On 9/17/2024 3:24 PM, Jeffrey Hugo wrote:
On 9/16/2024 1:40 PM, Brian Masney wrote:
On Mon, Sep 16, 2024 at 1:42 PM Jeffrey Hugo <quic_jhugo@xxxxxxxxxxx>
wrote:
Bisect pointed to the following which makes zero sense -
[snip]
I wonder if bisect-ability got broken somehow.
I'm going to try to do a bit of a manual bisect to see if I can avoid
whatever glitch (possibly self induced) I seem to have hit.
I've seen this happen if the error is due to a race condition and only
happens part of the time. When you are testing a kernel, try booting
the system up to 3 times before you run 'git bisect good' against a
particular iteration.
Found some issues with my initial bisect effort.
New run points to:
commit 1b0e3ea9301a422003d385cda8f8dee6c878ad05
Author: Yicong Yang <yangyicong@xxxxxxxxxxxxx>
Date: Mon Aug 14 21:16:42 2023 +0800
perf/smmuv3: Add MODULE_ALIAS for module auto loading
On my ACPI based arm64 server, if the SMMUv3 PMU is configured as
module it won't be loaded automatically after booting even if the
device has already been scanned and added. It's because the module
lacks a platform alias, the uevent mechanism and userspace tools
like udevd make use of this to find the target driver module of the
device. This patch adds the missing platform alias of the module,
then module will be loaded automatically if device exists.
Before this patch:
[root@localhost tmp]# modinfo arm_smmuv3_pmu | grep alias
alias: of:N*T*Carm,smmu-v3-pmcgC*
alias: of:N*T*Carm,smmu-v3-pmcg
After this patch:
[root@localhost tmp]# modinfo arm_smmuv3_pmu | grep alias
alias: platform:arm-smmu-v3-pmcg
alias: of:N*T*Carm,smmu-v3-pmcgC*
alias: of:N*T*Carm,smmu-v3-pmcg
Signed-off-by: Yicong Yang <yangyicong@xxxxxxxxxxxxx>
Link:
https://lore.kernel.org/r/20230814131642.65263-1-yangyicong@xxxxxxxxxx
Signed-off-by: Will Deacon <will@xxxxxxxxxx>
drivers/perf/arm_smmuv3_pmu.c | 1 +
1 file changed, 1 insertion(+)
This one seems to make a bit more sense, and reverting it does make the
prints go away. Feels like either the driver is getting triggered
earlier, or wasn't getting triggered before at all.

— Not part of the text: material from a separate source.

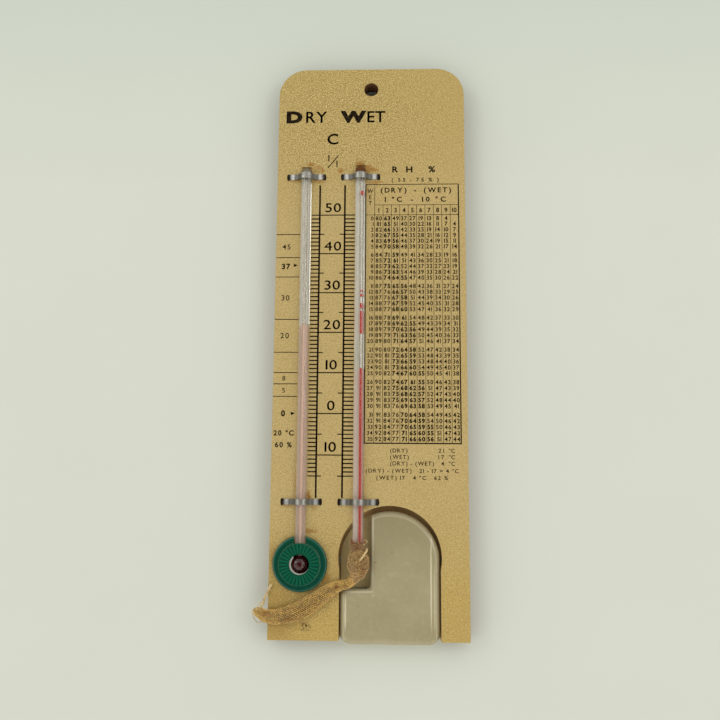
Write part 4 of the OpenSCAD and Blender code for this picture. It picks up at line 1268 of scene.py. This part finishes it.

I plan to come back to this later in the week to dig more.
Or apparently 3 weeks later since life has a funny way of having other
plans.
Prior to the above change, the arm_smmuv3_pmu module can be manually
loaded via modprobe, and the same errors will appear. This looks like
an existing issue, that was just made visible, rather than something
"newly" introduced.
arm_smmuv3_pmu is failing to obtain the second resource. It is
consuming a device that is created by the IORT table parser -
drivers/acpi/arm64/iort.c
arm_smmu_v3_pmcg_init_resources() has a relevant comment for this issue-
/*
* The initial version in DEN0049C lacked a way to describe register
* page 1, which makes it broken for most PMCG implementations; in
* that case, just let the driver fail gracefully if it expects to
* find a second memory resource.
*/
Checking the IORT implementation, we do advertise revision 0. I'm not
certain, but I'm guessing this spec update occurred after the last
firmware release of QDF2400. I believe a FW update is unlikely so I
suspect the options are -
1. Ignore the errors
2. Disable the driver on this platform
3. Use the ACPI initramfs override feature to silence the errors at the
IORT table
Probably not the resolution we'd like, but this does feel like a final
conclusion.
-Jeff